This code performs benchmarking for evaluating the accuracy of different chunked state strategies in the Bamba model. It processes a list of QA pairs by tokenizing the prompts, generating only the predicted answer portion (based on reference answer length), and decoding the generated output. The results—including prompt, reference answer, and model prediction—are logged to a TSV file for later analysis.

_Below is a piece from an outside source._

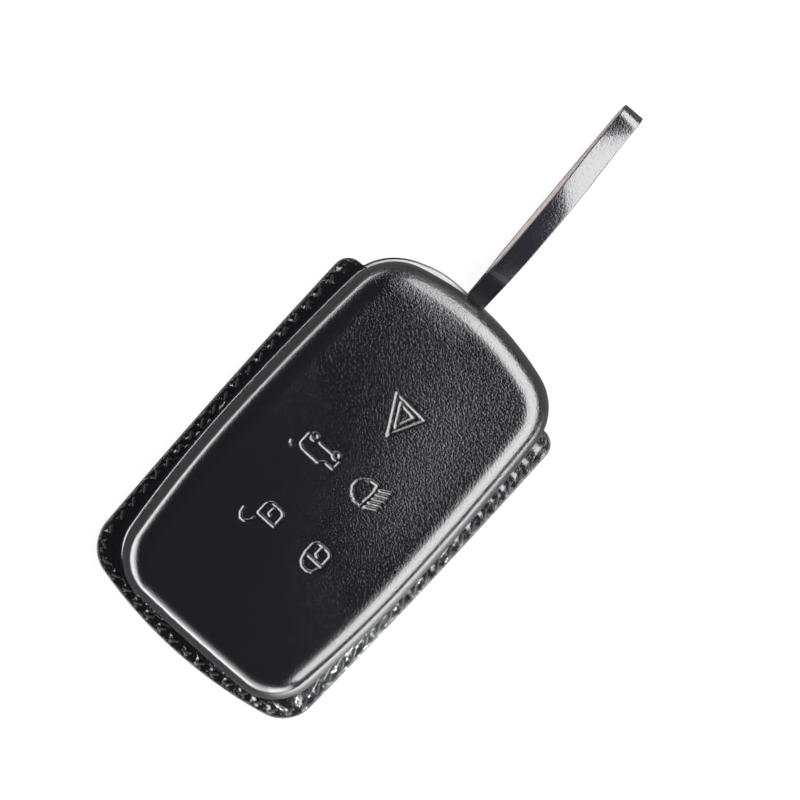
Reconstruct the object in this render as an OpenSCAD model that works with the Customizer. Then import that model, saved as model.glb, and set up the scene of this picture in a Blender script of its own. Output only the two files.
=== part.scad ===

This setup isolates the model’s generative accuracy, allowing precise comparisons across chunking strategies while controlling for output length.

Please refer to the notebook `GPTScore.ipynb` for accuracy evaluation.

In [None]:
with open("./benchmarking_data/qa_for_accuracy_256.json", "r", encoding="utf-8") as f:
    qa_pairs = json.load(f)

In [None]:
import csv
import os


device = torch.device("cuda")
tokenizer = get_tokenizer("ibm-ai-platform/Bamba-9B")
model.compile()

def ids_for_prompt(prompt: str, tokenizer, device):
    toks = tokenizer.tokenize(prompt)
    ids = tokenizer.convert_tokens_to_ids(toks)
    if tokenizer.bos_token_id != tokenizer.eos_token_id:
        ids = [tokenizer.bos_token_id] + ids
    return torch.tensor(ids, dtype=torch.long, device=device)

def decode_ids(ids: torch.Tensor):
    toks = tokenizer.convert_ids_to_tokens(ids.tolist())
    return tokenizer.convert_tokens_to_string(toks)

log_path = "./benchmarking_data/accuracy_default.tsv" # change the name of the log path
write_header = not os.path.exists(log_path)

with open(log_path, "a", newline="", encoding="utf-8") as f:
    writer = csv.writer(f, delimiter="\t")
    if write_header:
        writer.writerow(["id", "prompt", "reference", "prediction"])

    with torch.no_grad():
        for idx, item in enumerate(qa_pairs[63:73], start=1):
            prompt = item["prompt"]
            inputs = ids_for_prompt(prompt, tokenizer, device)
            prompt_len = inputs.size(0)
            prompt_len = inputs.size(0)
            answer_len = len(tokenizer.tokenize(item["answer"]))
            total_len = prompt_len + answer_len

            print(f"Prompt {idx} | Prompt tokens: {prompt_len} | Answer tokens: {answer_len} | Total: {total_len}",flush=True)
            out_ids = generate(
                model,
                inputs,
                max_new_tokens=len(tokenizer.tokenize(item["answer"])),
                use_cache=True,
                timing="",
                eos_token_id=tokenizer.eos_token_id,
            )

            new_ids = out_ids[prompt_len:]
            output_text = decode_ids(new_ids)
            reference = item["answer"]

            writer.writerow([idx, prompt, reference, output_text])
            print(f"{idx:3d}: {output_text}…")